In 2004, the FDIC notes:

By 2004, three banks exceed a trillion dollars in assets. The number of banks declines. The number of branches increases.

This degree of concentration recalls not the 1930s but the Gilded Age in which economic concentration reached a degree still unmatched in American history.  As we will see in Part Two it is the concentration along with rampant speculation that make the current crisis more reminiscent of the 1890s, a crisis demanding a far different solution than that proposed in the bailout amendment.

The Ghost of Paul Wellstone

Even Manabozho would have trouble concocting a story in which the bill that supporters of the late Paul Wellstone have worked for more than six years to pass, should become the vehicle for a financial bailout amendment that essentially makes the Secretary of the Treasury the most powerful government official in American history.  Nor would Manabozho imagine that the Wellstone Bill should find itself at the center of the worst economic crisis since the Great Depression, proposing a solution that I cannot believe the late Paul Wellstone would have supported.

So Aan issue he passionately worked for during most of his Senatorial career becomes the vehicle for much that he adamantly opposed much of his Senate career.

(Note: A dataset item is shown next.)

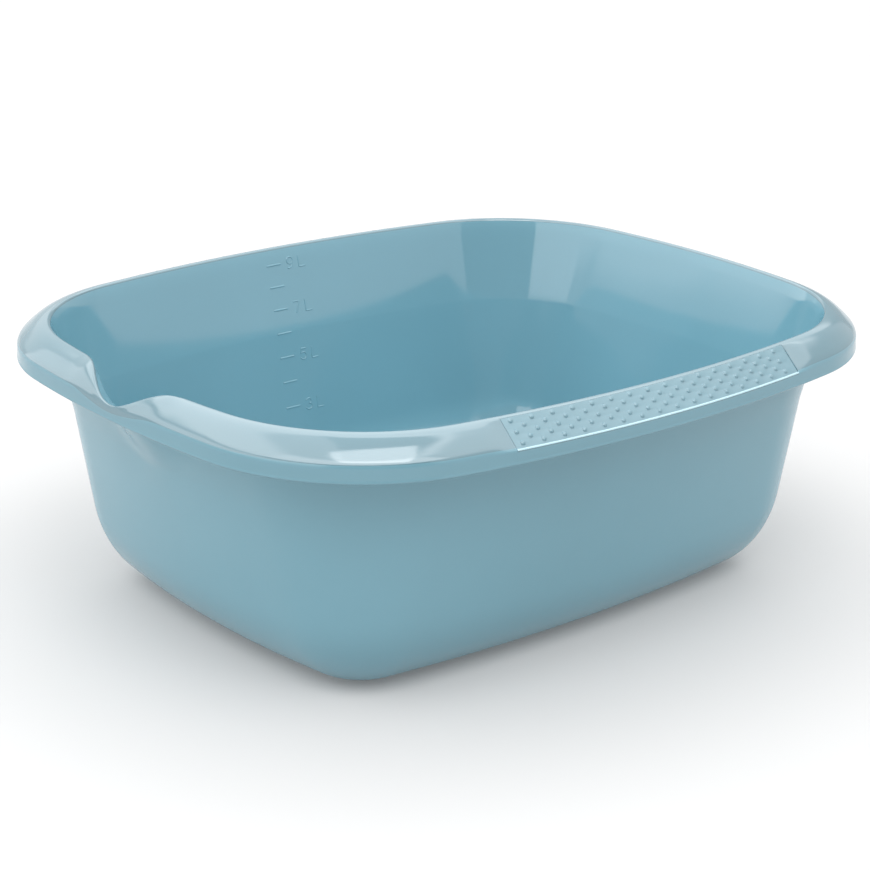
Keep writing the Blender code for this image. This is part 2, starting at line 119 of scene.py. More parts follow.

In The Conscience of a Liberal, Paul Wellstone has one of the best discussions ever written of how Washington works. Near the end of the book he writes:

Policy is not about techniques of communication [take that George Lakoff]. Over and over I hear my Democratic colleagues talk about how to better deliver our “message.” But the question is not how to communicate our agenda, but whether we have an agenda worth communicating.

After the bailout amendment, that sentence seems more apt than ever.